Step #8: Start teaching others what you have learned
The best way to learn something really well is to teach it to someone else. When you hear yourself explaining a genealogical principle, then the principle becomes part of you. It is also interesting that as you teach, you begin to evaluate the “correctness” of what you are teaching and often the questions and sometimes the challenges will reshape your understanding and methodology.
Step #9 Get to know the people you research
As you accumulate records and other documents pertaining to a particular family, you should remember to think of them as real people with real lives that had real problems and challenges. Some of my parents were pioneers in the areas where they lived. It is often easy to forget that they had specific challenges the accompanied living on the frontier. For example, my Great-Grandfather lost three children who died as infants or were young. Many families in similar circumstances lost many more children either in childbirth or as young children. Think about the times and the lives of these people you have as ancestors and relatives.

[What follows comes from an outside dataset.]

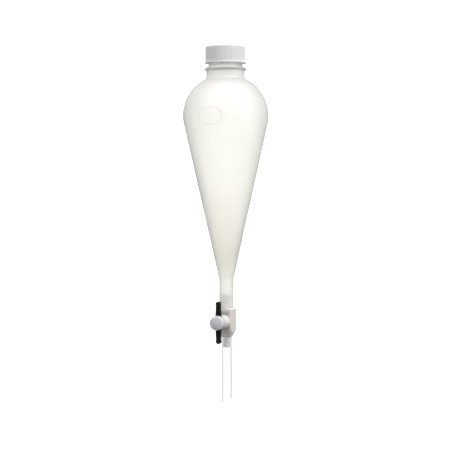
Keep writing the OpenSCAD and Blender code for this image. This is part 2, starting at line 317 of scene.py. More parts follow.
def bulb_height():
    """Height of the bowl's widest line."""
    slope = math.radians(CONE_SLOPE)
    join = BULB_R - SHOULDER_R + SHOULDER_R * math.cos(slope)
    return SHOULDER_R * math.sin(slope) + (join - SEAT_R) / math.tan(slope)


def bowl_rows():
    """The whole section of the one-piece bowl, outside up and inside down."""
    slope = math.radians(CONE_SLOPE)
    outlet_x = OUTLET_R + OUTLET_BLEND
    outlet_z = ((OUTLET_R + OUTLET_BLEND * (1 - math.cos(slope)) - SEAT_R) / math.tan(slope)
                - OUTLET_BLEND * math.sin(slope))
    blend = arc(outlet_x, outlet_z, OUTLET_BLEND, 180, 180 - CONE_SLOPE, 8)
    outside = bowl_edge(0, 0.3)
    inside = bowl_edge(WALL, 1.6)[::-1]
    bore_top = (OUTLET_BORE - SEAT_R + WALL / math.cos(slope)) / math.tan(slope)
    rows = [(OUTLET_BORE + 0.25, OUTLET_END), (OUTLET_R - 0.3, OUTLET_END),
            (OUTLET_R - 0.09, OUTLET_END + 0.09)]
    rows += line((OUTLET_R, OUTLET_END + 0.3), blend[0], 6) + blend[:-1]
    panel_foot = tuple(q + (p - q) * 0.04 for p, q in zip(blend[-1], outside[0]))
    rows += line(blend[-1], panel_foot, 6) + line(panel_foot, outside[0], 0.3) + outside
    rows += line((NECK_R, outside[-1][1] + 1), (NECK_R, FLANGE_Z - 3.0), 2)
    rows += arc(NECK_R + 0.7, FLANGE_Z - 3.0, 0.7, 180, 150, 2)
    rows += [(FLANGE_R - 0.55, FLANGE_Z - 1.05), (FLANGE_R - 0.2, FLANGE_Z - 0.7),
             (FLANGE_R, FLANGE_Z - 0.25), (FLANGE_R, FLANGE_Z + 0.1), (FLANGE_R - 0.15, FLANGE_Z + 0.45),
             (FLANGE_R - 0.5, FLANGE_Z + 0.7)]
    rows += [(FINISH_R + 0.9, FINISH_Z - 0.4), (FINISH_R + 0.25, FINISH_Z + 0.05), (FINISH_R, FINISH_Z + 0.7)]
    low, high = NECK_BAND
    rows += line((FINISH_R, FINISH_Z + 2), (FINISH_R, low - 0.2), 2)
    rows += line((FINISH_R, low), (FINISH_R, high), 0.3)
    rows += line((FINISH_R, high + 0.2), (FINISH_R, RIM_Z - 0.8), 2)
    rows += arc(FINISH_R - 0.8, RIM_Z - 0.8, 0.8, 0, 90, 5)
    rows += arc(MOUTH_R + 0.5, RIM_Z - 0.5, 0.5, 90, 180, 4)
    rows += line((MOUTH_R, RIM_Z - 1.5), (MOUTH_R, FLANGE_Z + 0.9), 4)
    rows += [(MOUTH_R, FLANGE_Z + 0.8), (NECK_R - WALL, FLANGE_Z - 2.4)]
    rows += inside + line(inside[-1], (OUTLET_BORE, bore_top), 6)[1:]
    rows += line((OUTLET_BORE, bore_top), (OUTLET_BORE, OUTLET_END + 0.25), 6)
    rows += [(OUTLET_BORE, OUTLET_END + 0.25)]
    return rows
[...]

Step #10: Keep looking for improvements
This is different than just learning. You need to be innovative and try to do things more efficiently and accurately. As Emerson said, “Consistency is the hobgoblin of small minds.” We need to think about new programs, new ways of recording our information and use the best possible technology we can afford. If you begin to feel burdened by your genealogical research, you probably need to change the way you are working.
It is convenient to have a set number of “steps” but the core idea here is to recognize historical reality. People lived out their lives at various physical locations on the face of the earth. If there are any records that survive that document their lives, those records will be associated with the places they lived. Identifying and finding those records is what genealogy is all about. But what you do with the information you accumulate determines whether your discoveries will be long-lasting or a flash in the pan.